<<<<

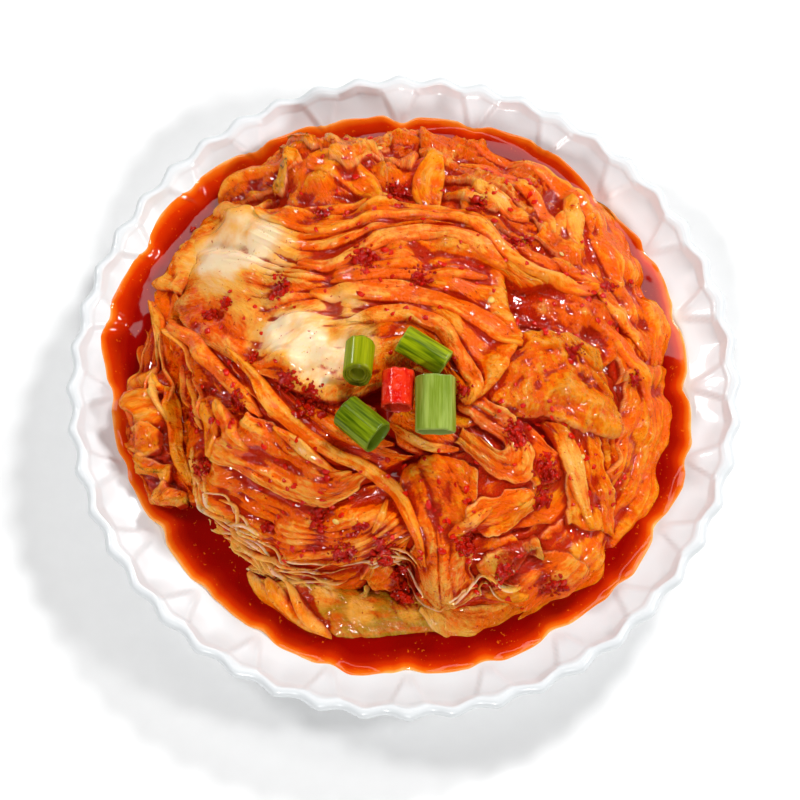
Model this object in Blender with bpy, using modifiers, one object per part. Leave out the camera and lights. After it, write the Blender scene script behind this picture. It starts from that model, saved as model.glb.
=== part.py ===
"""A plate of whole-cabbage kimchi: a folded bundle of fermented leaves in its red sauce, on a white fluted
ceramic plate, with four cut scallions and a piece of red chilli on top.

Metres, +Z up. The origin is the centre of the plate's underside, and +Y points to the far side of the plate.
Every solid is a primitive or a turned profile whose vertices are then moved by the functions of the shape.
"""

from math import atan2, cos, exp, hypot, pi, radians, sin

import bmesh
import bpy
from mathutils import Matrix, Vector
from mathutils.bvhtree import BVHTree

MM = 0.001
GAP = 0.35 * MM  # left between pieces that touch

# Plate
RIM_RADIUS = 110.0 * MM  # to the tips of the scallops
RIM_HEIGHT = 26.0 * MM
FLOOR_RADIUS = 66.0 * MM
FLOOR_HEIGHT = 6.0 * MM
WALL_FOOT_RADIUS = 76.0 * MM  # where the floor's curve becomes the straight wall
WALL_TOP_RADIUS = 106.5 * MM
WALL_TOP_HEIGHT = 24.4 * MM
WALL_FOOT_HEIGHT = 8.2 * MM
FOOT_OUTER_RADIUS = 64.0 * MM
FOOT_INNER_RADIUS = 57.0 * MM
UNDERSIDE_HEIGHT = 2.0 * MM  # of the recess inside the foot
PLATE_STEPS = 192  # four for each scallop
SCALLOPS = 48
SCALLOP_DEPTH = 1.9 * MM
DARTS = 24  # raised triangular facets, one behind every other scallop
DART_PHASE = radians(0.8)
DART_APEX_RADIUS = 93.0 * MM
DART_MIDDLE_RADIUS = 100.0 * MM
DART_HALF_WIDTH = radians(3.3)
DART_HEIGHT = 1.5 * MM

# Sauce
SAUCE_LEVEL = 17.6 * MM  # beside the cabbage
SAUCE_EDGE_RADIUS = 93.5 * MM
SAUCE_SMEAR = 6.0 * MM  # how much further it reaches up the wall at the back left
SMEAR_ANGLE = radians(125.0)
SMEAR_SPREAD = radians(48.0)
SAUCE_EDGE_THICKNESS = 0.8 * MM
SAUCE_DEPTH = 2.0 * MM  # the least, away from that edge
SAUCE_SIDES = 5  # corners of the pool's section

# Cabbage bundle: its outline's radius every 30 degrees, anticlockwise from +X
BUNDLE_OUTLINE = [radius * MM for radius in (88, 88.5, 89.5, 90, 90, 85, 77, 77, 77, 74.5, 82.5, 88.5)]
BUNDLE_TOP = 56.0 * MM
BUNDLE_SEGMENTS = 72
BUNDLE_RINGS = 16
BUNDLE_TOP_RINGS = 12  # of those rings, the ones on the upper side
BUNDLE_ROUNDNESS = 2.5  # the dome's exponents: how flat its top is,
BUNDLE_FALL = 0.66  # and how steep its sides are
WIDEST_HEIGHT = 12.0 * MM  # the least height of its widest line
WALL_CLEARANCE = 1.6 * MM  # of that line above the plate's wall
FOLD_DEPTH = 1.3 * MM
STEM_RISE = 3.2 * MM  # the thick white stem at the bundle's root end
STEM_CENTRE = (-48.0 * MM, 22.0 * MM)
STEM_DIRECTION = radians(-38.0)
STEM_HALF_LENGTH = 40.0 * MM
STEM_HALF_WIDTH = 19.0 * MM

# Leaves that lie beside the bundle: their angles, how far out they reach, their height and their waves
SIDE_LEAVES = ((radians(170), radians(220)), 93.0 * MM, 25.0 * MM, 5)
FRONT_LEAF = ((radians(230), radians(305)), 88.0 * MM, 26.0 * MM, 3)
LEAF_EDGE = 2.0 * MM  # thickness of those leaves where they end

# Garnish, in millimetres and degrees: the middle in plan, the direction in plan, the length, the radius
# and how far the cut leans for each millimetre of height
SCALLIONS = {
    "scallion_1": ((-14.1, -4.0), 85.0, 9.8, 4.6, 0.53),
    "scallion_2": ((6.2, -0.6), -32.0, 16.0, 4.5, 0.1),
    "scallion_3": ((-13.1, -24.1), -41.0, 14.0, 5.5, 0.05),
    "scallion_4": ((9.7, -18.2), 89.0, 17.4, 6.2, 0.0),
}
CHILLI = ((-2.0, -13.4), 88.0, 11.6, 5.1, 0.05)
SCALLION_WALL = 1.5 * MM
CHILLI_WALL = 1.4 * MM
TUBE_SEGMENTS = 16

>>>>

*What is asked*
From the data above, copy each line where the string "with" appears.

*Task response*
Model this object in Blender with bpy, using modifiers, one object per part. Leave out the camera and lights. After it, write the Blender scene script behind this picture. It starts from that model, saved as model.glb.
ceramic plate, with four cut scallions and a piece of red chilli on top.